Commentary: As with other factors, it’s important to state that no single cultural variable or gender norm can explain the use of violence. And while it’s obvious that cultural variables affect Latino men’s use of violence, it’s also worth emphasizing that violence exists in every culture and isn’t exclusive to Latin@s. Nevertheless, when working with men, it’s important to understand that the belief in male-dominant power structures may influence their use of violence.
Increasing knowledge and changing attitudes about DV are often targeted in prevention and intervention programs; therefore, it may be useful to understand some common opinions held by Latino men. In this section we see that Latino men experience varying levels of awareness of DV as a problem.
- A qualitative study with Latino males (44% from Cuba, 16% U.S.-born, 12% from Honduras, and 12% from Nicaragua) living in South Florida showed that they perceived domestic violence among the major areas of concern for the Latin@ community (Gonzales-Guarda, Ortega, Vasquez, & De Santis, 2010).
- Men in this study viewed DV as a problem interrelated with a multitude of issues, such as substance abuse, community violence, immigration, poor mental health, low education, negative childhood experiences, traditional gender roles, women’s employment, men’s unemployment, and economic hardships (Gonzales-Guarda et al., 2010).
- In a different study, when Latin@s in the rural southeastern U.S. were asked to rank top concerns in their communities, males rated DV as a less severe problem than did Latina females (Morocco, Hilton, Hodges, & Frasier, 2005).
- Latino males were more likely than females to agree that children were unaware of DV occurring in the home (Morocco et al., 2005).
Commentary: As noted above, attitudes and knowledge of DV varies among subpopulations of Latino men, with one study indicating that Latino men in South Florida perceive domestic violence as a major community concern and one group of Latino men in the rural southeast reporting it as a less severe problem.
Drug and alcohol use are often considered in relation to violence. Despite the misconception that drug and/or alcohol use “causes” violent behavior, research shows little evidence for this association among Latino men.
- A national sample of 387 Latin@ couples found no relationship between alcohol consumption and DV (Caetano, Ramisetty-Mikler, Vaeth, & Harris, 2007).
- A national survey of 527 married or cohabiting Latin@ couples found no relationship between alcohol use and DV for Latino men (Cunradi, Caetano, & Schafer, 2002).
- A longitudinal study across a five-year span found no association between alcohol use and incidences of male-to-female or female-to-male physical violence (Caetano, Ramisetty-Mikler, & Harris, 2008).
Commentary: It’s important to understand these findings in the context of common misconceptions among the general public.
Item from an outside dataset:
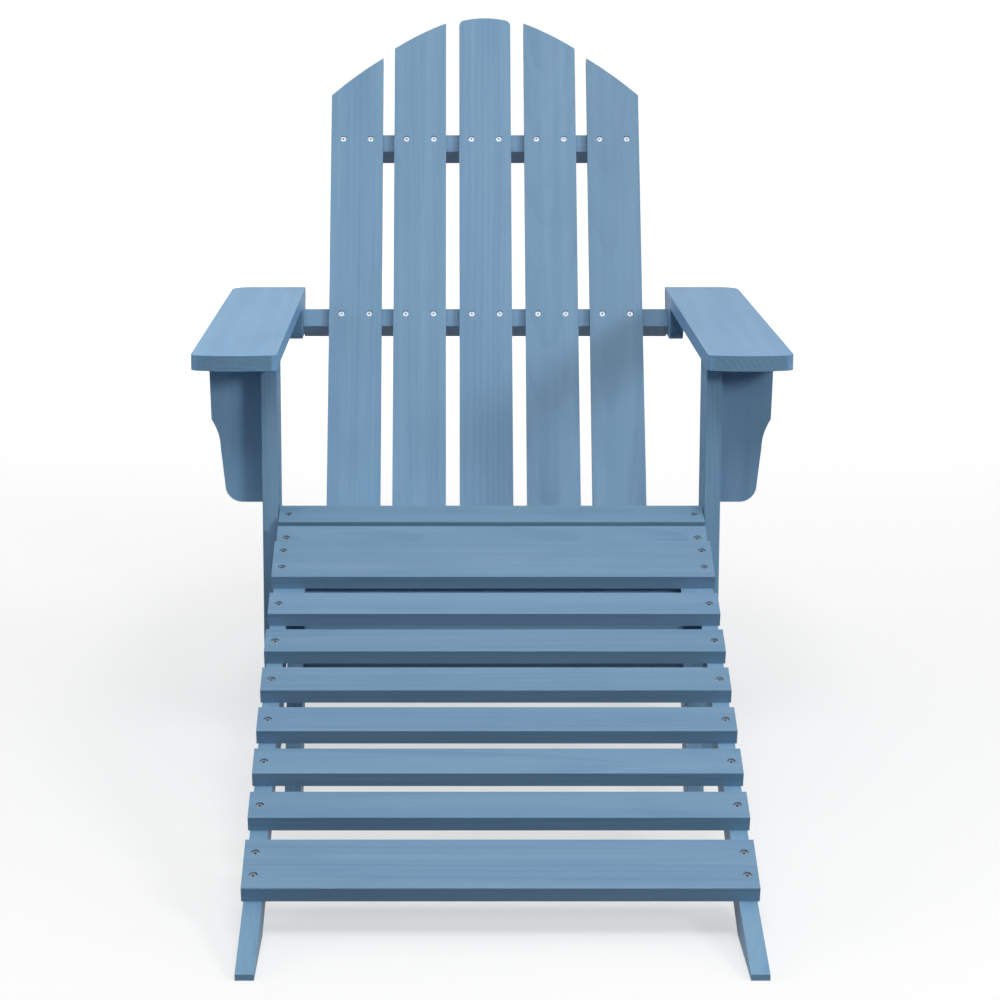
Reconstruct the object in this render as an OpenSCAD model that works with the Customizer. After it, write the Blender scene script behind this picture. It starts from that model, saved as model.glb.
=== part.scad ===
// Adirondack chair with a matching sloped ottoman.
// Slatted softwood boards screwed to side rails. The ottoman stands free in front of the seat.
// X runs across the chair, Y runs from the ottoman tip to the back, Z is up, and z = 0 is the floor.

/* [Arms] */
// Overall width across the two arm boards
chair_w = 700; // [690:1:720]
// Width of one arm board
arm_w = 100; // [92:1:105]
// Height of the arm tops above the floor
arm_h = 484; // [480:1:496]
// Thickness of the arm boards
arm_t = 18; // [16:0.5:20]
// Length of one arm board from front to back
arm_len = 700; // [698:1:740]
// Distance from the ottoman tip to the front of the arms
arm_front = 747; // [740:1:765]

/* [Frame] */
// Thickness of the upright, side rail and leg boards
frame_t = 18; // [17:0.5:18]
// Depth of the front posts from front to back
post_depth = 85; // [75:1:95]
// Distance from the ottoman tip to the front of the posts
post_front = 800; // [795:1:810]
// Reach of an arm bracket outside its post
bracket_w = 63; // [55:1:70]
// Height of the lower edge of the arm brackets
bracket_bottom = 296; // [270:1:305]

/* [Back] */
// Recline of the back from upright, in degrees
recline = 27.7; // [27.2:0.1:28.2]
// Width of one back slat
back_slat_w = 72; // [68:1:73]
// Thickness of the back slats
back_slat_t = 16; // [14:0.5:16]
// Gap on each side of the middle back slat
back_gap_inner = 18.5; // [16:0.5:20]
// Gap between the outer pairs of back slats
back_gap_outer = 16; // [14:0.5:18]
// Length of the middle back slat above the seat line
back_len = 705; // [690:1:715]
// Height of the face of a back rail
back_rail_h = 25; // [22:1:26]
// Depth of the upper two back rails
back_rail_d = 40; // [35:1:42]

/* [Seat] */
// Length of the seat slats and ottoman slats
slat_len = 504; // [500:1:505]
// Thickness of the seat slats and ottoman slats
slat_t = 16; // [15:0.5:16]
// Width of a narrow slat
slat_w = 43.5; // [40:0.5:44]

/* [Ottoman] */
// Width of the wide slats at the two ends of the ottoman
wide_slat_w = 77; // [72:0.5:78]
// Distance between the centres of the narrow ottoman slats, measured level
ottoman_pitch = 70; // [68:0.5:70]
// Lean of the ottoman legs, in degrees
leg_lean = 30; // [28:1:31]

/* [Screws] */
// Diameter of a screw head
screw_head_d = 8; // [7:0.2:8.2]
// Depth of the screw head below the wood surface
screw_sink = 1.6; // [1:0.1:2]

/* [Hidden] */
$fn = 32;

blue = [0.44, 0.58, 0.70];
blue_dark = [0.33, 0.47, 0.58];
zinc = [0.80, 0.82, 0.84];

// side-to-side stations
post_in = 253;                         // inner face of a post, outer face of a side rail
post_out = post_in + frame_t;
rail_in = post_in - frame_t;           // inner face of a side rail
arm_in = chair_w / 2 - arm_w;          // inner edge of an arm
ott_out = 250;                         // outer face of an ottoman rail
ott_in = ott_out - frame_t;            // inner face of an ottoman rail
leg_in = ott_in - frame_t;             // inner face of an ottoman leg
screw_x = 241;                         // slat screws, from the centre line
arm_under = arm_h - arm_t;

// the back's own frame: origin on the front face at the seat line, local z up the slope
back_y = 1250;
back_z = 226;
back_total = back_y + back_len * sin(recline) + back_slat_t * cos(recline);
y_mid = -max(back_total, 1592) / 2;    // moves the tip of the ottoman to the front of the frame
back_low = -95;
arm_rail_v = (arm_under - 6 - back_z + back_slat_t * sin(recline)) / cos(recline) - back_rail_h;
upper_rail_v = 507.5;
base_rail_h = 40;
base_rail_v = -90;

// seat slats: [rear top edge y, rear top edge z, tilt up to the rear]
nose = [776, 278, 27];
crest = [828, 292.7, 15.7];
seat_slope = 12.5;
seat_pitch = 55;
function seat_row(i) = [840 + slat_w * cos(seat_slope) + i * seat_pitch,
    287.5 - (slat_w * cos(seat_slope) + i * seat_pitch) * tan(seat_slope), -seat_slope];

// ottoman slats lie on the straight upper edge of its rails
ott_k = 0.368;
ott_slope = atan(ott_k);
ott_top0 = 8.84;
function ott_top(y) = ott_top0 + ott_k * y;
function ott_seat(y) = ott_top(y) - slat_t / cos(ott_slope);
function ott_row(mid, w) = [mid + w * cos(ott_slope) / 2, ott_top(mid + w * cos(ott_slope) / 2), ott_slope];
ott_rear_mid = 680;
ott_front_mid = 152;
ott_first_mid = 592;

function wide_cols(w) = [-w * 0.26, -w * 0.72];

module at_row(r) { translate([0, r[0], r[1]]) rotate([r[2], 0, 0]) children(); }
module at_back() { translate([0, back_y, back_z]) rotate([-recline, 0, 0]) children(); }

// a board cut to an outline seen from the side, spanning x0 to x0 + t
module side_board(pts, x0, t) { translate([x0, 0, 0]) rotate([90, 0, 90]) linear_extrude(t) polygon(pts); }

// countersunk wood screw, its head at the wood surface and its shank down -Z
module wood_screw(len = 32) {
    head = 1.6;
    difference() {
        union() {
            translate([0, 0, -screw_sink - head]) cylinder(r = screw_head_d / 2, h = head);
            translate([0, 0, -len]) cylinder(r = 1.8, h = len - screw_sink - head / 2);
        }
        translate([0, 0, -screw_sink - 1.2]) cylinder(r = 1.5, h = 2);
    }
}
// clearance cut for that screw in the board under its head
module screw_seat(through) {
    translate([0, 0, -screw_sink - 1.6]) cylinder(r = 4.3, h = 6);
    translate([0, 0, -through - 1]) cylinder(r = 2.1, h = through + 1);
}
// pilot hole for that screw in the board it bites into
module screw_pilot(len = 33) { translate([0, 0, -len]) cylinder(r = 1.9, h = len + 2); }

// ---------- slats ----------
module slat(w, cols) {
    difference() {
        translate([-slat_len / 2, -w, -slat_t]) cube([slat_len, w, slat_t]);
        for (x = [-screw_x, screw_x], y = cols) translate([x, y, 0]) screw_seat(slat_t);
    }
}
module slat_screws(cols) { for (x = [-screw_x, screw_x], y = cols) translate([x, y, 0]) wood_screw(); }
module slat_pilots(cols, side) { for (y = cols) translate([side * screw_x, y, 0]) screw_pilot(); }

// ---------- chair frame ----------
seat_z0 = 287.5;
tn = tan(seat_slope);
function line_z(p, a, y) = p[1] + tan(a) * (y - p[0]);
nose_under = [nose[0] + slat_t * sin(nose[2]), nose[1] - slat_t * cos(nose[2])];
crest_under = [crest[0] + slat_t * sin(crest[2]), crest[1] - slat_t * cos(crest[2])];
seat_under = [840 - slat_t * sin(seat_slope), seat_z0 - slat_t * cos(seat_slope)];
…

Although drug and alcohol use often co-occur with prepetration of DV, research indicates that violence is not caused by substance abuse. However, these studies did not evaluate the impact of drugs or alcohol on the severity of ongoing abuse reported by men or women. Anecdotally, we hear from many Latinas that the presence of alcohol or drugs can alter the severity and types of violence inflicted during a DV incident. Therefore, this issue clearly warrants further research.
Understanding Latin@ communities involves taking into account the large-scale issues they face, including high rates of poverty. Many Latin@s experience significant financial stressors and evidence suggests that these stressors impact DV.
- In a national sample of 527 Latin@ couples, lower household income was related to increases in male-to-female violence (Cunradi et al., 2002).
- In a national sample of 846 Latin@ couples, the lack of economic resources was related to increased partner assault for Mexican American men (Aldarondo et al., 2002).
Commentary: Given these findings, the stress of financial burdens may need to be addressed in DV prevention or intervention. For example, part of the work may involve assistance around job training or obtaining financial resources. Because these factors are related to DV, they require attention.
A large portion of research has been dedicated to the intergenerational transmission of violence, or how the experience or witnessing of violence during childhood influences later aggression or victimization.
Certainly, a person who experiences violence as a child may never become violent, while one who has never experienced violence can become violent; nevertheless, research does suggest that experiencing violence throughout one’s lifetime increases the chances of using violence and/or becoming a victim. The bullets below reflect this research undertaken with Latino males.
- A qualitative study conducted with Latino males (44% from Cuba, 16% U.S.-born, 12% from Honduras, and 12% from Nicaragua) living in South Florida identified negative childhood experiences as risk factors for DV (Gonzales-Guarda et al., 2010).
- A national study of 846 Latin@ heterosexual couples found that experiencing physical violence from parents as an adolescent was related to an increased risk for assaulting a female partner for Mexican men. No relationship was found between witnessing violence as a child and increased violence against a partner (Aldarondo, Kantor, & Jasinski, 2002).
Commentary: Clearly, one’s personal experience with violence is a key factor impacting whether or not he decides to use violence in a relationship. As many men are also personal survivors of violence, it’s important to understand this historical factor.